Uzmanlarca “dijital yerliler” olarak tanımlanan yeni nesil çoklu medyayı iletişimde, aktivitelerde ve deneyimlerinde akıcı bir şekilde kullanabilen, bilgiyi tek bir kaynaktan bireysel olarak almaktansa topluluk halinde öğrenmeyi, deneyimlerini sentezlemeyi tercih eden, pasif bir öğrenme yerine deneysel ve aktif öğrenmeyi tercih eden bir öğrenen kitlesidir. Dijital yerlilerin yoğun teknoloji kullanımı sayesinde daha ilkokuldan edinmeye başladıkları ve üniversiteye kadar getirdikleri bilgi çağına has bazı beceriler vardır. Bu beceriler, deneyip yanılma yoluyla problem-çözme, değişik kimlikler edinme yoluyla keşfedilen performans yeteneği, gerçek dünya uygulamalarını yorumlama modelleri ile elde edilen simülasyon, çoklu-görev insanı olabilme, becerileri ve düşünce kapasitelerini geliştirebilmek için alet kullanımı, toplu zekaya sahip olma ve bir hükme varma olarak tanımlanabilmektedir. Yükseköğretim kurumları, söz konusu yönde değişen öğrenci profilinin farkındalığıyla, fiziksel donanıma, teknik altyapıya ve profesyonel gelişime stratejik yatırım yaparak yenilenmektedir. Böyle hareket eden kurumlar mevcut öğrencilerine en iyi öğrenme imkanlarını sunarken, bünyesine yeni katılacak öğrenciler için de dikkat çekici bir avantaj elde etmektedirler. Bu bağlamda yüksekokulumuz, dijital dönüşüm hamlesine başlayarak “dijital yerli” olarak tanımlanan öğrencilerimize dijital dönüşümü yaşatarak öğrenimi tamamen öğrenci merkezli hale dönüştürecek uygulamaları hayata geçirmektedir. Bu uygulamalar içersinde şunları sıralayabiliriz:
1. Öğrenci Kimlik Kontrol Sistemi
2. Web üzerinden “Canlı Destek Hattı”
3. Client tabanlı “Öğrenci Duyuru Sistemi”

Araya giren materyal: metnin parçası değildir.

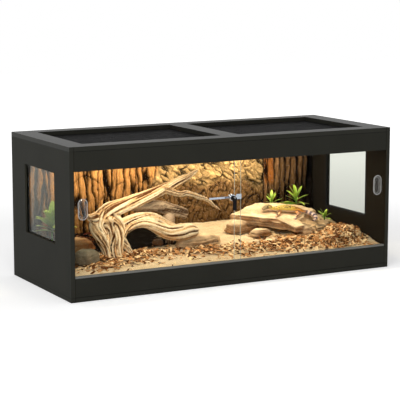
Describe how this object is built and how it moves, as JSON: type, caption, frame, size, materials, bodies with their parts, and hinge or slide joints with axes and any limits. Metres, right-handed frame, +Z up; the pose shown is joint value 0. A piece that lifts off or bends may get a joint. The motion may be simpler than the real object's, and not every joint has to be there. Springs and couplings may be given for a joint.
{
  "type": "terrarium",
  "caption": "Low wooden reptile terrarium with sliding glass doors and a showcase lock, side windows, meshed top openings, and a furnished desert landscape inside.",
  "frame": {"origin": "middle of the underside of the base board, without the lock that stands out in front", "axes": "+X along the front to the right, +Y to the back, +Z up; the doors and the lock face -Y"},
  "size_m": [1.2, 0.5102, 0.49],
  "materials": {
    "board": "dark grey-brown coated board, satin",
    "back_board": "thin coated back, matte",
    "glass": "clear float glass",
    "runner_plastic": "dark grey extruded plastic",
    "mesh_metal": "black coated wire mesh",
    "frame_plastic": "black plastic",
    "clear_plastic": "clear moulded plastic",
    "chrome_metal": "polished chrome plate",
    "steel": "plain steel",
    "black_plastic": "black plastic, fine grain",
    "dowel_wood": "beech",
    "bark": "dry bark, rough",
    "driftwood": "weathered driftwood",
    "sand": "pale fine sand",
    "rock": "rough stone",
    "mulch": "loose bark chips",
    "foliage": "artificial leaves"
  },
  "bodies": {
    "cabinet": {"base_panel": "board", "left_side_panel": "board", "right_side_panel": "board", "top_frame": "board", "front_bottom_rail": "board", "front_top_rail": "board", "runner_cover": "board", "back_panel": "back_board", "edge_dowels": "dowel_wood", "lower_runner": "runner_plastic", "upper_runner": "runner_plastic", "left_mesh": "mesh_metal", "right_mesh": "mesh_metal", "left_mesh_frame": "frame_plastic", "right_mesh_frame": "frame_plastic", "left_window_pane": "glass", "right_window_pane": "glass", "left_window_beads": "frame_plastic", "right_window_beads": "frame_plastic", "bark_backdrop": "bark", "sand_bed": "sand", "rock_slab": "rock", "slab_step_rear": "rock", "slab_step_front": "rock", "slab_prop": "rock", "grey_boulder": "rock", "rock_back_left": "rock", "dark_boulder": "rock", "flat_stone": "rock", "driftwood_main": "driftwood", "driftwood_upper_arch": "driftwood", "driftwood_lower_arch": "driftwood", "driftwood_twig": "driftwood", "driftwood_log": "driftwood", "pebble": "rock", "mulch_heap": "mulch", "mulch_scatter": "mulch", "moss_patch": "foliage", "left_plant": "foliage", "right_plant_large": "foliage", "right_plant_small": "foliage", "front_plant": "foliage"},
    "left_door": {"left_glass_door": "glass", "left_finger_pull": "clear_plastic", "lock_bar": "chrome_metal"},
    "right_door": {"right_glass_door": "glass", "right_finger_pull": "clear_plastic"},
    "lock": {"lock_barrel": "chrome_metal"},
    "key": {"lock_plug": "black_plastic", "key_blade": "steel"},
    "key_grip": {"key_head": "black_plastic"}
  },
  "joints": [
    {"name": "left_door_slide", "type": "slide", "parent": "cabinet", "child": "left_door", "axis": [1, 0, 0], "range_m": [0, 0.49]},
    {"name": "right_door_slide", "type": "slide", "parent": "cabinet", "child": "right_door", "axis": [-1, 0, 0], "range_m": [0, 0.43]},
    {"name": "lock_slide", "type": "slide", "parent": "right_door", "child": "lock", "axis": [-1, 0, 0], "range_m": [0, 0.06]},
    {"name": "key_turn", "type": "hinge", "parent": "lock", "child": "key", "pos_m": [-0.0248, -0.25, 0.2915], "axis": [0, -1, 0], "range_deg": [0, 90]},
    {"name": "key_fold", "type": "hinge", "parent": "key", "child": "key_grip", "pos_m": [-0.0248, -0.2626, 0.2915], "axis": [-1, 0, 0], "range_deg": [0, 90]}
  ]
}
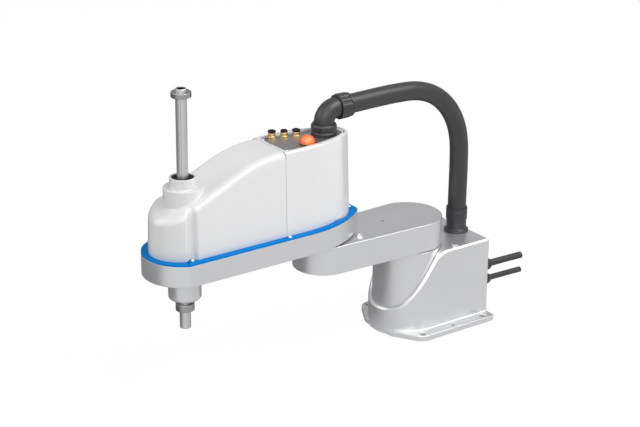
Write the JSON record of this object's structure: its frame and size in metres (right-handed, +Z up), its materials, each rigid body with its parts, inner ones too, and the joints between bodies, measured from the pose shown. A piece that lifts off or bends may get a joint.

4. Güvenli kablosuz internet erişimi
5. Bilgisayar Teknolojilerinin bazı ders içeriklerinin dijital ortama taşınması
6. Mobil iletişim platformu yazılımı
7. Mimarlık Şehir Planlama bölümü ders içeriklerinin bazılarının dijital ortama taşınması ve oluşturulacak portalda paylaşımı.
8. Merkezi uygulama dağıtma sistemi.
9. Kartlı giriş sistemi
10. Biyomedikal Cihaz Teknolojisi Programının ders içeriklerinin bazılarının dijital ortama taşınması vb.